— begin Given material —

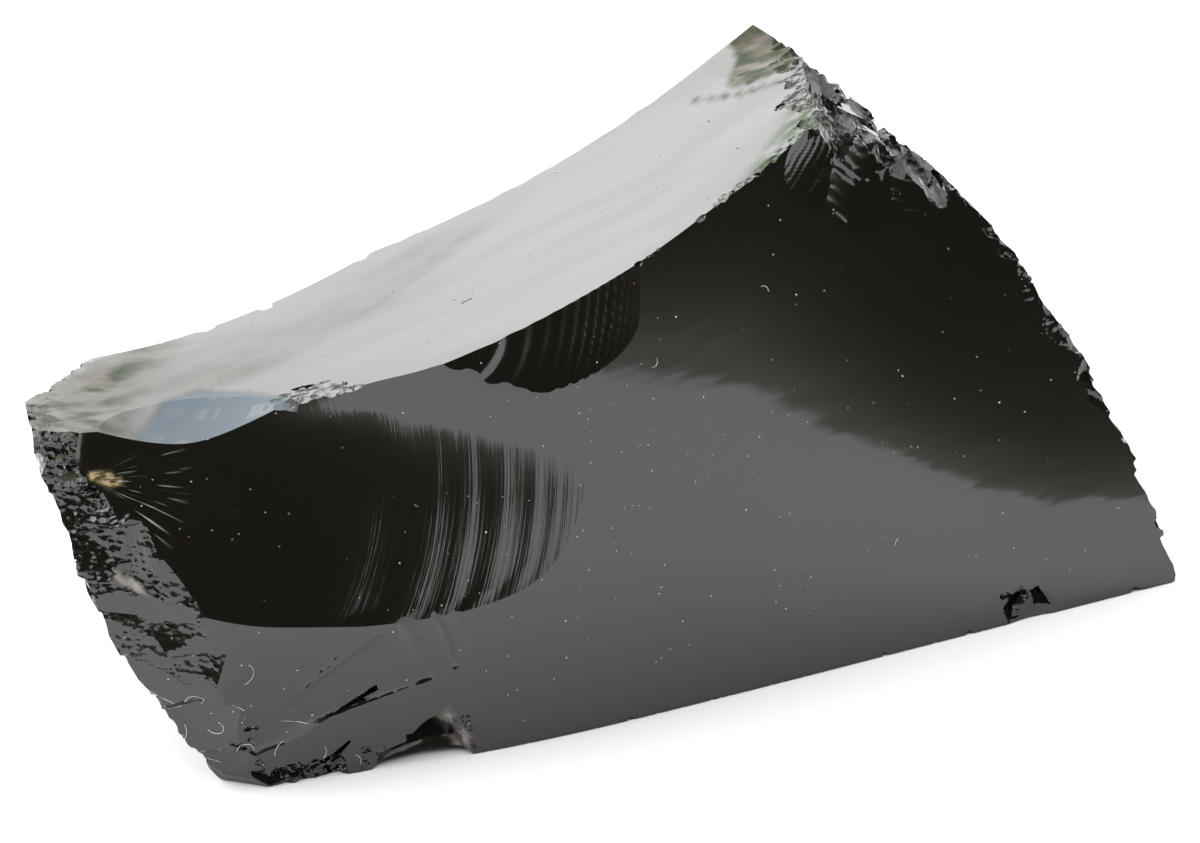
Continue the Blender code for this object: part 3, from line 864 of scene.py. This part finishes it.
# Places with a finish of their own, some of them painted light: name, face, outline in the face's
# two coordinates, how soft the outline is, and how strong the finish.
PLACES = (
    ("weathered_and_ridge_shade", "top", (
        (78.0, 48.0), (78.0, 38.7), (75.4, 32.7), (71.7, 29.7), (70.0, 30.6), (68.1, 31.1),
        (67.2, 33.8), (71.5, 40.0), (73.4, 46.6),
    ), 0.7, 1.0),
    # Painted shade: a thin dark line along a ridge near the crest.
    ("weathered_and_ridge_shade", "top", (
        (63.5, 35.6), (65.4, 32.1), (67.3, 29.2), (70.8, 26.2), (70.4, 27.0), (67.6, 30.0),
        (65.9, 32.9), (64.3, 35.8),
    ), 0.5, 1.0),
    # A dull darker skin in long patchy streaks over the whole top.
    ("streaked", "top", ((-20.0, -4.0), (82.0, -4.0), (82.0, 52.0), (-20.0, 52.0)), 1.0, 1.0),
    # Painted highlight along the lower left edge of the great scar.
    ("edge_highlight", "front", (
        (-12.2, 24.5), (-10.0, 23.1), (-8.2, 21.4), (-8.6, 21.0), (-10.6, 22.0), (-12.4, 23.6),
    ), 0.5, 1.0),
    ("weathered_and_ridge_shade", "top", (
        (-19.0, 12.0), (-17.0, 19.0), (-12.0, 25.0), (-5.0, 32.0), (2.0, 38.5), (5.0, 36.0),
        (-1.0, 28.0), (-5.0, 21.0), (-9.0, 11.0), (-12.0, 6.0),
    ), 5.0, 0.72),
    ("grazed", "top", (
        (-9.5, 9.0), (-2.0, 18.5), (2.3, 20.0), (5.5, 16.5), (8.0, 12.4), (10.0, 2.0), (-9.5, 2.0),
    ), 0.8, 1.0),
    # Painted greenish reflection on the top near the crest.
    ("green_reflection", "top", (
        (71.5, 22.0), (69.5, 14.5), (62.8, 9.6), (58.5, 7.6), (52.0, 6.0), (56.0, 9.4),
        (62.8, 14.4), (66.5, 18.5),
    ), 2.4, 1.0),
    # Painted golden sheen near the great strike.
    ("golden_sheen", "front", (
        (-12.9, 34.2), (-9.6, 33.6), (-9.4, 32.3), (-10.9, 32.2), (-12.6, 33.3),
    ), 0.4, 1.0),
    # Painted highlights along both rims of the notch in the foot.
    ("edge_highlight", "front", (
        (18.6, 5.2), (20.1, 4.9), (21.2, 2.8), (21.6, 0.4), (19.8, 0.4), (19.3, 2.5), (18.4, 3.8),
    ), 0.7, 1.0),
    ("edge_highlight", "front", (
        (10.6, -0.6), (12.0, 1.8), (14.9, 2.6), (15.2, 1.7), (12.4, 0.4), (12.0, -0.8),
    ), 0.7, 0.6),
)
PLACE_REACH = 6.0  # a place reaches no further than this from its face
PLACE_FACING = 0.62  # how squarely its ground faces as its face does


def inside(outline, a, b, soft):
    """1 inside the outline and 0 outside it, with an edge this soft."""
    away = np.full(np.shape(a), 1e9)
    within = np.zeros(np.shape(a), bool)
    for (a0, b0), (a1, b1) in zip(outline, outline[1:] + outline[:1]):
        run, rise = a1 - a0, b1 - b0
        part = np.clip(((a - a0) * run + (b - b0) * rise) / (run**2 + rise**2), 0, 1)
        away = np.minimum(away, np.hypot(a - a0 - part * run, b - b0 - part * rise))
        crosses = ((b0 > b) != (b1 > b)) & (a < run * (b - b0) / (rise + 1e-9) + a0)
        within ^= crosses
    return np.clip(0.5 + np.where(within, away, -away) / soft, 0, 1)


def keep(piece, name, values, domain="POINT"):
    """Keeps a number for each of the piece's points, corners or faces, for its material."""
    layer = piece.data.attributes.new(name, "FLOAT", domain)
    layer.data.foreach_set("value", np.ascontiguousarray(values, dtype=np.float32))


def mark_places(stone, places):
    """Keeps how far each place reaches, how gritty each scar is, and where each point lies in the
    fan of the great strike."""
    mesh = stone.piece.data
    corner = read(mesh.loops, "vertex_index", kind=int)
    sides = read(mesh.polygons, "loop_total", kind=int)
    facing = np.repeat(read(mesh.polygons, "normal", 3), sides, axis=0)
    shares = {}
    for name, face, outline, soft, strength in PLACES:
        axis, way, surface = FACES[face]
        a, b = (places[:, n] for n in range(3) if n != axis)
        near = abs(places[:, axis] - surface(a, b)) < PLACE_REACH
        share = (strength * inside(outline, a, b, soft) * near)[corner]
        if axis == 2:
            share = share * (facing[:, axis] * way > PLACE_FACING)
        shares[name] = np.maximum(shares.get(name, 0), share)
    for name, share in shares.items():
        keep(stone.piece, name, share, "CORNER")
    da, db = places[:, 0] - GREAT_STRIKE[0], places[:, 2] - GREAT_STRIKE[1]
    keep(stone.piece, "fan_away", np.hypot(da, db))
    keep(stone.piece, "fan_turn", np.arctan2(db, da))
    blows = read(mesh.attributes["blow"].data, "value", kind=int) // SHELLS_EACH
    keep(stone.piece, "grit", [stone.grit.get(blow, 0.0) for blow in blows], "FACE")
    keep(stone.piece, "great", blows == stone.great, "FACE")


SHARP = math.radians(33)  # edges that turn more than this stay sharp
SLIVER = 0.000005  # metres: shorter edges than this are joined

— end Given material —

What is being asked:
Print the material above verbatim, first line through the line containing "PLACE_FACING = 0.62", both included.

Solution:
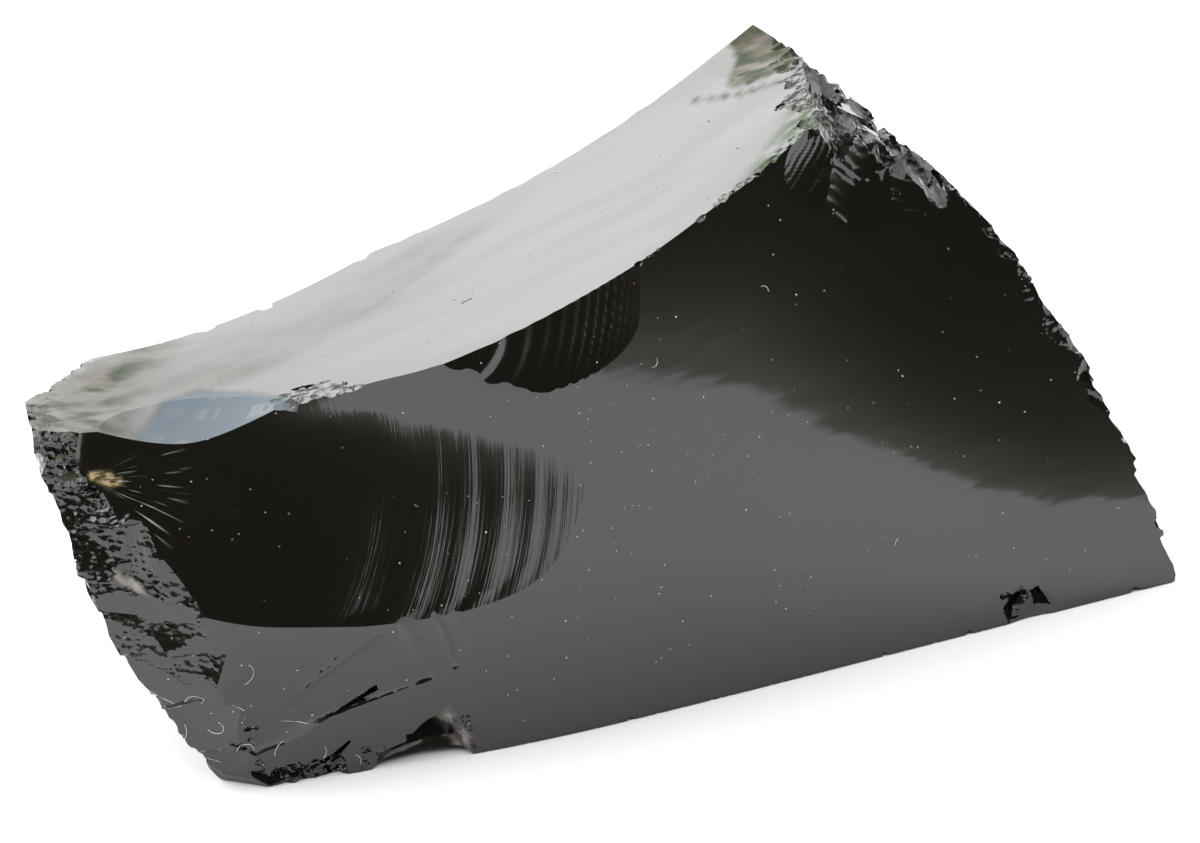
Continue the Blender code for this object: part 3, from line 864 of scene.py. This part finishes it.
# Places with a finish of their own, some of them painted light: name, face, outline in the face's
# two coordinates, how soft the outline is, and how strong the finish.
PLACES = (
    ("weathered_and_ridge_shade", "top", (
        (78.0, 48.0), (78.0, 38.7), (75.4, 32.7), (71.7, 29.7), (70.0, 30.6), (68.1, 31.1),
        (67.2, 33.8), (71.5, 40.0), (73.4, 46.6),
    ), 0.7, 1.0),
    # Painted shade: a thin dark line along a ridge near the crest.
    ("weathered_and_ridge_shade", "top", (
        (63.5, 35.6), (65.4, 32.1), (67.3, 29.2), (70.8, 26.2), (70.4, 27.0), (67.6, 30.0),
        (65.9, 32.9), (64.3, 35.8),
    ), 0.5, 1.0),
    # A dull darker skin in long patchy streaks over the whole top.
    ("streaked", "top", ((-20.0, -4.0), (82.0, -4.0), (82.0, 52.0), (-20.0, 52.0)), 1.0, 1.0),
    # Painted highlight along the lower left edge of the great scar.
    ("edge_highlight", "front", (
        (-12.2, 24.5), (-10.0, 23.1), (-8.2, 21.4), (-8.6, 21.0), (-10.6, 22.0), (-12.4, 23.6),
    ), 0.5, 1.0),
    ("weathered_and_ridge_shade", "top", (
        (-19.0, 12.0), (-17.0, 19.0), (-12.0, 25.0), (-5.0, 32.0), (2.0, 38.5), (5.0, 36.0),
        (-1.0, 28.0), (-5.0, 21.0), (-9.0, 11.0), (-12.0, 6.0),
    ), 5.0, 0.72),
    ("grazed", "top", (
        (-9.5, 9.0), (-2.0, 18.5), (2.3, 20.0), (5.5, 16.5), (8.0, 12.4), (10.0, 2.0), (-9.5, 2.0),
    ), 0.8, 1.0),
    # Painted greenish reflection on the top near the crest.
    ("green_reflection", "top", (
        (71.5, 22.0), (69.5, 14.5), (62.8, 9.6), (58.5, 7.6), (52.0, 6.0), (56.0, 9.4),
        (62.8, 14.4), (66.5, 18.5),
    ), 2.4, 1.0),
    # Painted golden sheen near the great strike.
    ("golden_sheen", "front", (
        (-12.9, 34.2), (-9.6, 33.6), (-9.4, 32.3), (-10.9, 32.2), (-12.6, 33.3),
    ), 0.4, 1.0),
    # Painted highlights along both rims of the notch in the foot.
    ("edge_highlight", "front", (
        (18.6, 5.2), (20.1, 4.9), (21.2, 2.8), (21.6, 0.4), (19.8, 0.4), (19.3, 2.5), (18.4, 3.8),
    ), 0.7, 1.0),
    ("edge_highlight", "front", (
        (10.6, -0.6), (12.0, 1.8), (14.9, 2.6), (15.2, 1.7), (12.4, 0.4), (12.0, -0.8),
    ), 0.7, 0.6),
)
PLACE_REACH = 6.0  # a place reaches no further than this from its face
PLACE_FACING = 0.62  # how squarely its ground faces as its face does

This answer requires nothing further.